See the grabseqs FAQ for detailed troubleshooting tips!

Fun options:

grabseqs sra -t 10 -m metadata.csv -o proj/ -r 3 SRP#######

(translation: use 10 threads, save metadata to proj/metadata.csv, download to the dir proj/, retry failed downloads 3x, get all samples from SRP#######)

If you'd like to do a dry run and only get a list of samples that will be downloaded, pass -l:

grabseqs sra -l SRP########

If you'd like to pass your own arguments to fasterq-dump to get data in a slightly different format, you can do so like this:

grabseqs sra SRP####### -r 0 --custom_fqdump_args="--split-spot"

Full usage:

grabseqs sra [-h] [-m METADATA] [-o OUTDIR] [-r RETRIES] [-t THREADS]
             [-f] [-l] [--no_parsing] [--parse_run_ids]
             [--use_fastq_dump]
             id [id ...]

positional arguments:
  id                One or more BioProject, ERR/SRR or ERP/SRP number(s)

optional arguments:
  -h, --help        show this help message and exit
  -m METADATA       filename in which to save SRA metadata (.csv format,
                    relative to OUTDIR)
  -o OUTDIR         directory in which to save output. created if it doesn't
                    exist
  -r RETRIES        number of times to retry download
  -t THREADS        threads to use (for fasterq-dump/pigz)
  -f                force re-download of files
  -l                list (but do not download) samples to be grabbed
  --parse_run_ids   parse SRR/ERR identifers (do not pass straight to fasterq-
                    dump)
  --custom_fqdump_args CUSTOM_FQD_ARGS
                    "string" containing args to pass to fastq-dump
  --use_fastq_dump  use legacy fastq-dump instead of fasterq-dump (no
                    multithreaded downloading)

Downloads .fastq.gz files to OUTDIR (or the working directory if not specified).
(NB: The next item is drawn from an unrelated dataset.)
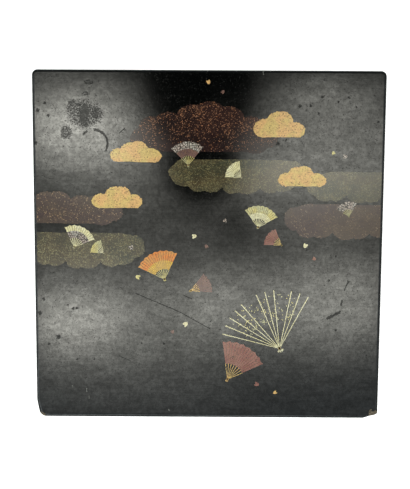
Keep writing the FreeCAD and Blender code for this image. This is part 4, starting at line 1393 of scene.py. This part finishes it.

If the -m flag is passed, saves metadata to OUTDIR with filename METADATA in csv format.

Similar options are available for downloading from MG-RAST:

grabseqs mgrast [-h] [-m METADATA] [-o OUTDIR] [-r RETRIES]
                [-t THREADS] [-f] [-l]
                rastid [rastid ...]

And iMicrobe:

grabseqs imicrobe [-h] [-m METADATA] [-o OUTDIR] [-r RETRIES]
                  [-t THREADS] [-f] [-l]
                  imicrobeid [imicrobeid ...]

Troubleshooting

See the grabseqs FAQ for detailed troubleshooting tips. If the FAQs don't fix your problem, feel free to open an issue!

Dependencies

  • Python 3 (argparse, requests, subprocess, pandas)
  • sra-tools>2.9
  • pigz
  • wget

If you use conda, these will be installed for you!


Changelog

Dev version (not yet released)

  • coming soon!

0.7.0 (2020-01-29)

  • Allow users to pass custom args to fast(er)q-dump
  • Minor re-writes of download handling code for easier readability

0.6.1 (2019-12-20)

  • Validate compressed files (fix #8 and #34)

0.6.0 (2019-12-12)

  • Gracefully handle incomplete or missing dependencies
  • Major rewrite of test suite

0.5.2 (2019-12-05)

  • Improvements to work with multiple versions of Python 3

0.5.1 (2019-11-23)

  • Hotfix handling outdated versions of sra-tools

0.5.0 (2019-04-11)

  • Metadata available for all sources in .csv format

History

This project spawned out of/incorporates code from hisss; many thanks to ArwaAbbas for helping make this work!